Foto: Fabian Kron
A recente retomada das discussões sobre a construção da ferrovia transoceânica, ligando o Brasil ao Pacífico por meio do Peru e com financiamento e interesse estratégico da China, é, sem exagero, o mais importante fato da história recente do Acre.
O traçado proposto para essa obra monumental atravessa o Vale do Acre e conecta nossa realidade periférica ao centro do poder econômico e político do país. Pela primeira vez em muito tempo, o Acre pode deixar de ser apenas território de fronteira para se tornar território de passagem. E isso muda tudo.
Se o projeto sair do papel, os impactos econômicos e sociais para o estado serão profundos. Novos fluxos de comércio, investimentos logísticos, atração de empresas, valorização de ativos e, com eles, oportunidades de emprego e renda. Mas é preciso dizer com clareza: o efeito transformador não será automático.
Para que essa possível rota da prosperidade não se torne só mais uma miragem, o Acre terá que se preparar. O estado precisa de uma estratégia integrada que envolva qualificação da mão de obra, investimentos em infraestrutura complementar (estradas, telecomunicações), regularização fundiária, gestão e controle ambiental, proteção de populações indígenas, fortalecimento da governança local e articulação entre governo estadual, prefeituras, setor privado e sociedade civil.
Mais do que isso, será necessário um plano de desenvolvimento territorial que antecipe os impactos da ferrovia e defina o que queremos ser nesse novo cenário.

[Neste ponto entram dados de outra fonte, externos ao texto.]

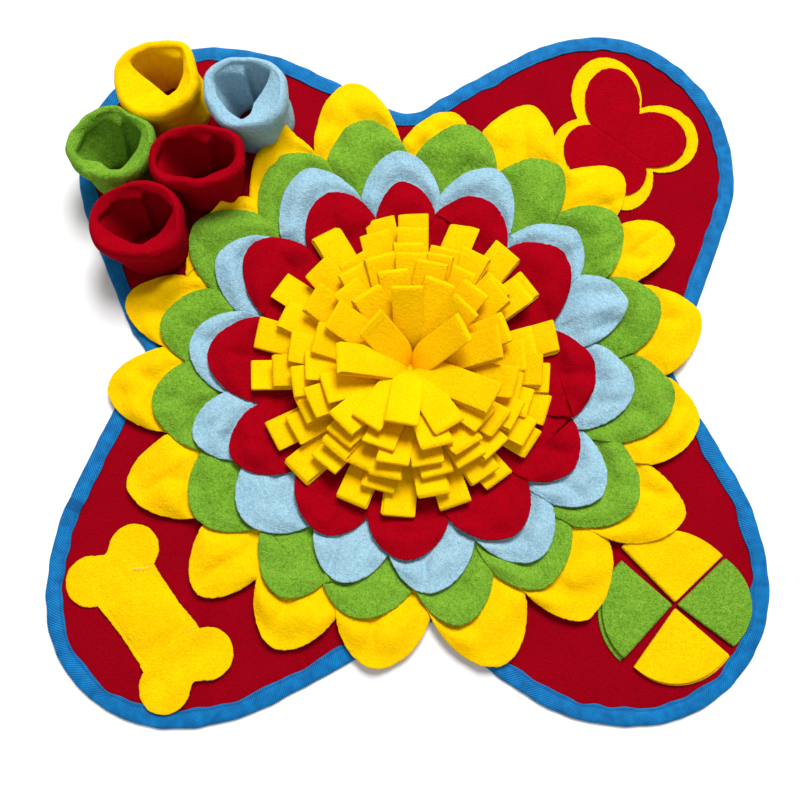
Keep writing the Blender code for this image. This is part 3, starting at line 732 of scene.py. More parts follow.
GREEN_PETALS = (
    Petal(5, 220, 16, 257, 1.4), Petal(26, 222, 37.5, 264, 1.0), Petal(47, 225, 54.5, 264, 1.8),
    Petal(66, 226, 76, 266, 1.2), Petal(88.5, 218, 99, 267, 1.6), Petal(110, 232, 119, 257, 1.0),
    Petal(132, 219, 144.5, 258, 1.2), Petal(156, 211, 168.5, 243, 1.6), Petal(177, 212, 187, 244, 1.0),
    Petal(201.5, 207, 215, 240, 1.4), Petal(227.5, 198, 241, 240, 1.8), Petal(249, 213, 258.5, 234, 1.0),
    Petal(272, 202, 282, 241, 1.6), Petal(293, 205, 302.5, 239, 1.8), Petal(316.5, 212, 329, 249, 1.0),
    Petal(341.5, 215, 354, 257, 1.4),
)
BLUE_PETALS = (
    Petal(9.5, 186, 19.5, 227, 1.8), Petal(30, 198, 40, 221, 1.0), Petal(54, 176, 66.5, 228, 1.4),
    Petal(79.5, 188, 91.5, 229, 1.8), Petal(104, 186, 116, 232, 1.2), Petal(132, 184, 146.5, 220, 1.6),
    Petal(159, 177, 172, 211, 1.0), Petal(186, 176, 197, 211, 1.4), Petal(209, 172, 223, 206, 1.8),
    Petal(239, 166, 252.5, 206, 1.2), Petal(264.5, 171, 276, 208, 1.0), Petal(292, 170, 305, 214, 1.4),
    Petal(317.5, 185, 327.5, 217, 1.8), Petal(342, 176, 356, 218, 1.2),
)
RED_PETALS = (
    Petal(-15, 164, 1, 182, 1.0), Petal(19, 144, 38.5, 197, 1.6), Petal(52, 162, 66, 195, 1.2),
    Petal(80, 168, 91, 197, 1.8), Petal(100.5, 163, 113, 201, 1.4), Petal(127, 163, 140, 200, 1.8),
    Petal(157, 149, 174, 192, 1.0), Petal(191, 143, 206, 183, 1.4), Petal(221.5, 137, 242, 171, 1.8),
    Petal(255, 141, 270, 176, 1.2), Petal(286, 144, 303.5, 183, 1.6), Petal(318, 153, 331, 182, 1.2),
)
print("petals:", sum(map(len, (YELLOW_PETALS, GREEN_PETALS, BLUE_PETALS, RED_PETALS))))

# %% [markdown]
# Each ring has its seam on the mat, a climb over the roots of the ring below it, and a table of
# the petals that lie on it in turn.

# %% The four rings
Ring = namedtuple("Ring", "node cloth slot root back heights droop petals above")
# root: radius of the seam in mm; back: y of the ring's middle; heights: radii in mm, each with how
# high the ring has climbed there; droop: how far its tips sink; above: the petals that lie on it
RINGS = (
    Ring("petals_yellow", "yellow", "yellow_fleece", 200, 0,
         ((200, 4.3), (206, 4.8), (222, 8.2), (240, 9.8), (320, 9.8)), 2.2, YELLOW_PETALS,
         GREEN_PETALS),
    Ring("petals_green", "green", "green_fleece", 165, -2,
         ((165, 4.3), (172, 4.8), (190, 7.6), (205, 9.2), (222, 13.0), (240, 16.4), (275, 16.8)),
         1.2, GREEN_PETALS, BLUE_PETALS),
    Ring("petals_blue", "blue", "light_blue_fleece", 135, -3,
         ((135, 4.3), (142, 4.8), (158, 7.4), (170, 9.0), (190, 12.6), (205, 14.6), (222, 18.6),
          (240, 20.6)), 1.0, BLUE_PETALS, RED_PETALS),
    Ring("petals_red", "red", "red_fleece", 105, -4,
         ((105, 4.3), (112, 4.8), (128, 7.4), (140, 9.0), (158, 12.8), (170, 14.6), (190, 18.2),
          (205, 20.0)), 0.9, RED_PETALS, None),
)
print("rings:", ", ".join(f"{len(ring.petals)} {ring.cloth}" for ring in RINGS))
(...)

Se não planejarmos, corremos o risco de ver o trem passar — sem embarcar nele.
Mas antes da engenharia, há a geopolítica. E esse talvez seja o maior desafio.
O projeto da Transoceânica interessa profundamente à China. Para os chineses, trata-se de uma nova rota de escoamento de matérias-primas e acesso aos mercados da América do Sul — sem a dependência do Canal do Panamá e das rotas dominadas por interesses norte-americanos. A ferrovia é fundamental para a viabilidade ao mega investimento que o país fez no Porto de Chancay.
Para o Brasil, significa diversificar suas conexões com o mundo, ganhar autonomia logística e aproximar o desenvolvimento da região amazônica dos grandes centros globais.
É exatamente por isso que o projeto não interessa aos Estados Unidos. E aqui não se trata de teoria conspiratória, mas de realismo geopolítico. Washington fará tudo o que estiver ao seu alcance para minar ou desacelerar a ferrovia. Pressão diplomática, incentivos alternativos, financiamento de instabilidade política: nada disso pode ser descartado.
Veja o que o Governo Trump fez esta semana com a imposição de taxas absurdas sobre produtos brasileiros. Alguém tem dúvida que a motivação foi a recente reunião dos BRICS no Rio de Janeiro, aliado ao lobby da família Bolsonaro por anistia nos processos no STF?
Portanto, a continuidade do projeto da ferrovia dependerá da força política do Brasil. Será preciso coragem para sustentar uma estratégia nacional de longo prazo mesmo sob pressões externas. Será necessário ter governo com visão, com soberania e com capacidade de articulação regional. O Brasil precisa decidir se será sujeito e assume seu destino ou se seguirá com o vira-latismo diante dos interesses americanos.
No caso do Acre, essa decisão é ainda mais urgente. Se o projeto andar, o estado pode deixar de ser um canto esquecido do mapa para se tornar um corredor estratégico de integração continental. Para isso será preciso foco no planejamento estratégico, menos improviso na gestão pública e uma visão de futuro capaz de alinhar ao máximo possível os agentes políticos, econômicos e sociais locais.
Talvez estejamos diante da nossa última chance real de dar um salto de desenvolvimento. Resta saber se estaremos à altura do momento.